DATASET EXTRACT |
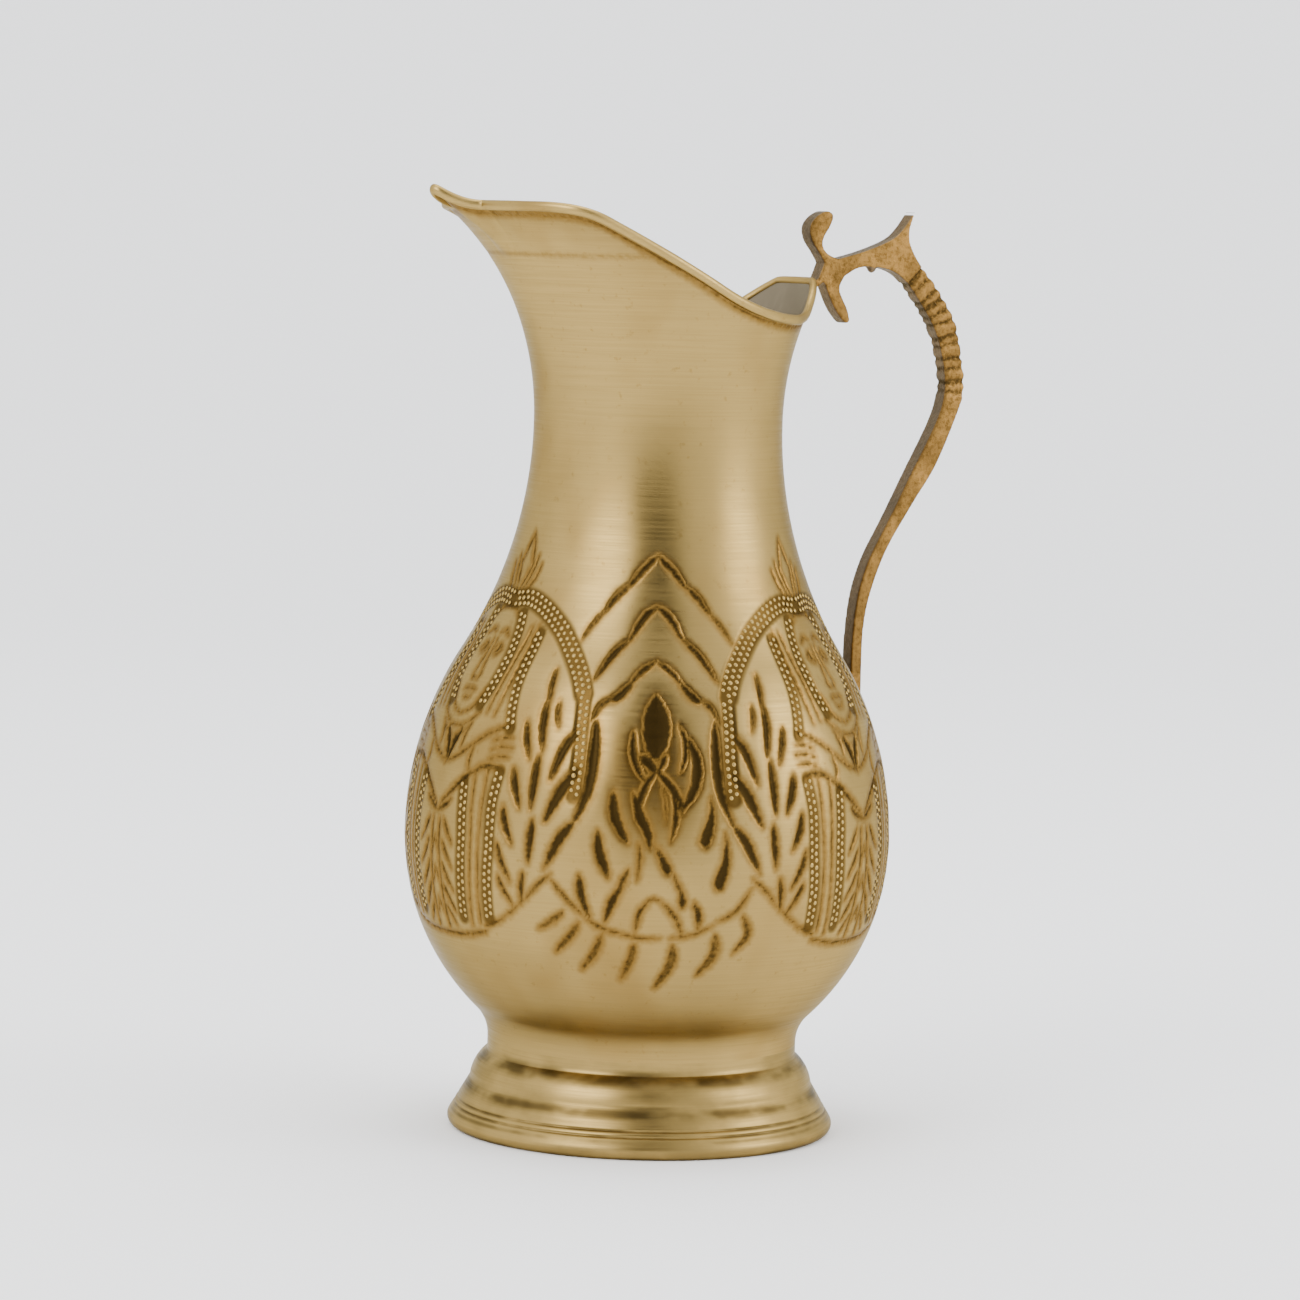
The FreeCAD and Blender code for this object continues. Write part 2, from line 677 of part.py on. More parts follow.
def make_rim_wire(doc, size, arcs, run):
    """Round wire that stands on the cut edge of the mouth."""
    wire = doc.addObject("Part::Feature", "rim_wire")
    wire.Shape = rim_tube(size, arcs, run)
    wire.Label = "rim_wire"
    return wire


def make_neck_funnel(doc, size, arcs, run):
    """Mouth sheet with its beak, ending just under the rim wire."""
    sheet_body = make_funnel_sheet(doc, size, arcs)
    low_run = rim_run(size, size.rim_wire_radius + size.wire_seat + size.wall)
    beak = doc.addObject("Part::Feature", "beak_leaf")
    beak.Shape = make_beak(size, arcs, run, low_run)
    funnel = doc.addObject("Part::Fuse", "neck_funnel")
    funnel.Base = sheet_body
    funnel.Tool = beak
    funnel.Label = "neck_funnel"
    return funnel


def handle_placer(size, arcs):
    """Function that turns a share of the height and a distance out into a place."""
    tail_height = (size.tail_low + size.tail_high) / 2 + TAIL_RISE
    tail_radius = arcs["shoulder"].point(arcs["shoulder"].angle_at(tail_height))[0]
    top_height = (size.tongue_low + size.tongue_high) / 2 + TONGUE_RISE
    top_radius = wall_radius(arcs, top_height) + TONGUE_OUT

    def place(share, out):
        height = tail_height + share * (top_height - tail_height)
        line = tail_radius + share * (top_radius - tail_radius)
        return (line + out, height)
    return place


def make_handle(doc, size, arcs):
    """Flat casting: arm, horn and hook at the top, long grip, tail laid along the shoulder."""
    body = new_body(doc, "handle")
    gap = -size.braze_gap
    shoulder = arcs["shoulder"]
    flare = arcs["flare"]
    place = handle_placer(size, arcs)

    def spots(points):
        return [place(*point) for point in points]

    tail_top = shoulder.point(shoulder.angle_at(size.tail_high, gap), gap)
    tail_end = shoulder.point(shoulder.angle_at(size.tail_low, gap), gap)
    tip = (tail_end[0] + size.tail_tip, size.tail_low)
    tongue_low = flare.point(flare.angle_at(size.tongue_low, gap), gap)
    tongue_high = flare.point(flare.angle_at(size.tongue_high, gap), gap)

    outline = Outline(tail_end)
    outline.line(tip)
    outline.curve([tip] + spots(GRIP_OUTSIDE))
    outline.curve(spots(ARM_TOP))
    outline.curve(spots(HORN_INSIDE))
    outline.curve(spots(HORN_TIP))
    outline.curve(spots(HORN_OUTSIDE))
    outline.line(place(*TONGUE_ROOT_TOP))
    outline.line(tongue_high)
    outline.arc(flare.centre, tongue_low)
    outline.line(place(*TONGUE_ROOT_LOW))
    outline.line(place(*HOOK_ROOT))
    outline.curve(spots(HOOK_OUTSIDE))
    outline.curve(spots(HOOK_TIP))
    outline.curve(spots(HOOK_INSIDE))
    outline.curve(spots(GRIP_INSIDE) + [tail_top])
    outline.arc(shoulder.centre, tail_end)
    bindings = [("tail_low", "DistanceY", 0, "sizes.tail_low"),
                ("tongue_high", "DistanceY", 8, "sizes.tongue_high"),
                ("tongue_low", "DistanceY", 9, "sizes.tongue_low")]
    sketch = add_sketch(body, "handle_outline", outline, bindings)
    pad = body.newObject("PartDesign::Pad", "handle_casting")
    pad.Profile = sketch
    pad.SideType = "Symmetric"
    pad.setExpression("Length", "sizes.handle_width")
    body.Tip = pad
    return body


def make_solder(doc, size, name, arc, low, high):
    """Film of solder laid on the wall under one end of the handle."""
    body = new_body(doc, name)
    gap = -size.braze_gap
    outline = Outline(arc.point(arc.angle_at(low)))
    outline.line(arc.point(arc.angle_at(low, gap), gap))
    outline.arc(arc.centre, arc.point(arc.angle_at(high, gap), gap))
    outline.line(arc.point(arc.angle_at(high)))
    outline.arc(arc.centre, outline.first)
    sketch = add_sketch(body, name + "_profile", outline)
    half = size.handle_width / 2 + size.solder_margin
    reach = math.degrees(math.asin(half / outline.first[0]))
    film = body.newObject("PartDesign::Revolution", name + "_film")
    film.Profile = sketch
    film.ReferenceAxis = (sketch, ["V_Axis"])
    film.Midplane = True
    film.Angle = 2 * reach
    body.Tip = film
    return body


class Sizes:
    """Values read back from the sheet, one attribute per alias."""

    def __init__(self, sheet):
        for name in SIZES:
            setattr(self, name, float(getattr(sheet, name)))


def check_objects(doc):
    """Refuse any object that failed to compute."""
    for item in doc.Objects:
        if "Invalid" in item.State or "Error" in item.State:
            raise RuntimeError("%s failed: %s" % (item.Name, item.State))


def write_parts(parts):
    os.makedirs("parts", exist_ok=True)
    for part in parts:
        shape = part.Shape
        if shape.isNull() or not shape.isValid() or not shape.Solids:
            raise RuntimeError("%s has no valid solid" % part.Label)
    for part in parts:
        part.Shape.exportStep("parts/%s.step" % part.Label)
        box = part.Shape.optimalBoundingBox()
        print("%-20s solids %d  volume %9.1f  x %.2f %.2f  y %.2f %.2f  z %.2f %.2f" % (
            part.Label, len(part.Shape.Solids), part.Shape.Volume,
            box.XMin, box.XMax, box.YMin, box.YMax, box.ZMin, box.ZMax))


def main():
    doc = FreeCAD.newDocument("jug")
    sheet = make_sheet(doc)
    size = Sizes(sheet)
    arcs = wall_arcs(size)
    run = rim_run(size)
    parts = [make_lower_bowl(doc, size, arcs),
             make_upper_bowl(doc, size, arcs),
             make_belly_braze(doc, size, arcs),
             make_neck_braze(doc, size, arcs),
             make_foot_braze(doc, size),
             make_foot_ring(doc, size),
             make_foot_edge_wire(doc, size)]
    parts.append(make_neck_funnel(doc, size, arcs, run))
    parts.append(make_rim_wire(doc, size, arcs, run))
    parts.append(make_handle(doc, size, arcs))
    parts.append(make_solder(doc, size, "handle_lower_solder", arcs["shoulder"],
                             size.tail_low, size.tail_high))
    parts.append(make_solder(doc, size, "handle_upper_solder", arcs["flare"],
                             size.tongue_low, size.tongue_high))
    doc.recompute()
    check_objects(doc)
    write_parts(parts)


main()
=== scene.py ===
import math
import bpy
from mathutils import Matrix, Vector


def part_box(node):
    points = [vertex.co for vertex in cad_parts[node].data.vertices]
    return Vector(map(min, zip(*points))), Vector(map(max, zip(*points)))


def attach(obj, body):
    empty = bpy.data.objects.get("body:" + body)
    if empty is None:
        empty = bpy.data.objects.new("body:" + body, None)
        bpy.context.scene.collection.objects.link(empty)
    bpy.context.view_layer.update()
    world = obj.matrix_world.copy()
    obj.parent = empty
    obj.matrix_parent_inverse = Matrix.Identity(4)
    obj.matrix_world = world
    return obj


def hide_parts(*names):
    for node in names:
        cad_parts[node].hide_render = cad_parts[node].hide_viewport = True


bl_info = {
    "name": "Chased Brass Jug",
    "version": (1, 0, 0),
    "blender": (4, 5, 0),
    "location": "View3D > Sidebar > Jug",
    "description": "Builds the visible skins, chasing and finishes of a brass water jug",
    "category": "Object",
}

import bmesh
import bpy
import numpy as np
from bpy.props import FloatProperty, FloatVectorProperty, IntProperty, PointerProperty
from bpy.types import Operator, Panel, PropertyGroup
from mathutils import Matrix, Vector

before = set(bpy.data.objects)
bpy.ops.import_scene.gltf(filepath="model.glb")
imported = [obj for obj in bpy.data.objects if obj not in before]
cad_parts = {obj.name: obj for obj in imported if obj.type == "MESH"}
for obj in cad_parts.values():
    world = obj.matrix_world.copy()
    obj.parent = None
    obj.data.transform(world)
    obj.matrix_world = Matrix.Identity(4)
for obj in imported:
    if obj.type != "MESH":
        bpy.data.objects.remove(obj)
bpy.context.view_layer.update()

MM = 0.001
FAR = 9.0
TURN = 2 * math.pi
FLAME_AZIMUTH = -118.5
PANELS = 3

# ---------------------------------------------------------------- chasing layout
# Every cut is (half width in mm, shape, [(degrees from the panel's middle, height in mm), ...]).
# Shapes: a lens tapers at both ends, a heart is pointed at its start, a drop widens from its start,
# and any other keeps its width.
# Flame and fringe cuts lie round the middle of a flame panel. Side cuts are struck again as their
# mirror image; 60 degrees is the middle of a figure panel.

FLAME_CUTS = [
    # flame heart and the tongues round it
    (4.15, "heart", [(0, 132.5), (0.2, 126), (0.3, 116.5)]),
    (1.34, "lens", [(-5.5, 122.5), (-5.4, 117), (-4.2, 112.5), (-2, 108.5)]),
    (1.1, "lens", [(5.9, 124.5), (7.4, 120), (7.2, 115), (5.9, 111.5)]),
    (1.83, "lens", [(8.2, 121), (10.2, 114), (9.4, 107), (6.4, 101)]),
    (1.22, "lens", [(0.6, 112), (-1.8, 108.5), (-3.4, 103), (-4.2, 98)]),
    (1.59, "lens", [(-4.9, 106), (-3.4, 100), (-1.4, 95), (-0.6, 90.5)]),
    (1.34, "lens", [(0.2, 112.5), (3.1, 108.5), (5.6, 104.5), (6.6, 100)]),
    (1.1, "lens", [(4.2, 107), (5.0, 102), (4.9, 97), (3.9, 92.5)]),
    (0.43, "lens", [(1.6, 108), (2.6, 103), (2.9, 97.5)]),
    (1.65, "lens", [(-9.6, 106), (-9.2, 100), (-7.6, 95.5), (-5.8, 92)]),
    (1.52, "lens", [(-12.8, 95), (-12.4, 90), (-11.2, 85.5), (-9.8, 82)]),
    (0.61, "lens", [(-3.2, 92), (-3.0, 87), (-3.4, 81.5)]),
    (1.4, "drop", [(0.0, 92), (1.8, 88.5), (3.4, 84.5)]),
    (0.61, "lens", [(4.6, 84), (6.0, 80), (7.0, 77)]),
    (1.1, "drop", [(6.2, 81), (6.9, 78), (7.1, 75)]),
    (1.77, "drop", [(13.2, 105), (13.4, 99), (11.9, 92.5)]),
    (1.65, "drop", [(16.6, 95), (17.0, 88), (15.4, 80.5)]),
    (1.22, "lens", [(-16.8, 82.5), (-16.4, 77), (-14.4, 70)]),
    (0.85, "lens", [(-5.4, 84.5), (-6.8, 81), (-7.6, 78)]),
    (1.22, "lens", [(-7.2, 79), (-9.2, 75), (-10.8, 69.5)]),
    (0.98, "lens", [(9.6, 75.5), (11.0, 72), (11.2, 67.5)]),
    (1.7, "lens", [(-3.4, 116), (-1.2, 113.6), (0.4, 111.2)]),
    (1.2, "lens", [(2.6, 116.5), (1.9, 114), (0.6, 111.4)]),
    # small peak standing on the ground line
    (0.7, "lens", [(-0.8, 75.5), (-2.8, 72), (-3.8, 66.5)]),
    (0.35, "lens", [(-1.2, 75.6), (0.8, 76.4), (3.2, 74.6)]),
    (0.75, "lens", [(2.4, 75.4), (5.4, 71.5), (7.4, 66.3)]),
    # ground line
    (0.6, "lens", [(-23.6, 80.5), (-20.0, 75.5), (-15.2, 70)]),
    (0.55, "lens", [(-15.6, 70.2), (-11.2, 67.2), (-6.4, 66)]),
    (0.4, "lens", [(-8.2, 66.3), (-3.2, 65), (2.2, 65)]),
    (0.4, "lens", [(4.6, 65.1), (9.6, 66), (14.8, 68.8)]),
    (0.6, "lens", [(16.0, 70), (20.2, 73), (23.4, 79)]),
]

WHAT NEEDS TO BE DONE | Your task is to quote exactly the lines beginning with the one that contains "parts.append(make_rim_wire(doc, size, arcs, run))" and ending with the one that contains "cad_parts[node].hide_render = cad_parts[node].hide_viewport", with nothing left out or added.

EXERCISE RESULT |
    parts.append(make_rim_wire(doc, size, arcs, run))
    parts.append(make_handle(doc, size, arcs))
    parts.append(make_solder(doc, size, "handle_lower_solder", arcs["shoulder"],
                             size.tail_low, size.tail_high))
    parts.append(make_solder(doc, size, "handle_upper_solder", arcs["flare"],
                             size.tongue_low, size.tongue_high))
    doc.recompute()
    check_objects(doc)
    write_parts(parts)


main()
=== scene.py ===
import math
import bpy
from mathutils import Matrix, Vector


def part_box(node):
    points = [vertex.co for vertex in cad_parts[node].data.vertices]
    return Vector(map(min, zip(*points))), Vector(map(max, zip(*points)))


def attach(obj, body):
    empty = bpy.data.objects.get("body:" + body)
    if empty is None:
        empty = bpy.data.objects.new("body:" + body, None)
        bpy.context.scene.collection.objects.link(empty)
    bpy.context.view_layer.update()
    world = obj.matrix_world.copy()
    obj.parent = empty
    obj.matrix_parent_inverse = Matrix.Identity(4)
    obj.matrix_world = world
    return obj


def hide_parts(*names):
    for node in names:
        cad_parts[node].hide_render = cad_parts[node].hide_viewport = True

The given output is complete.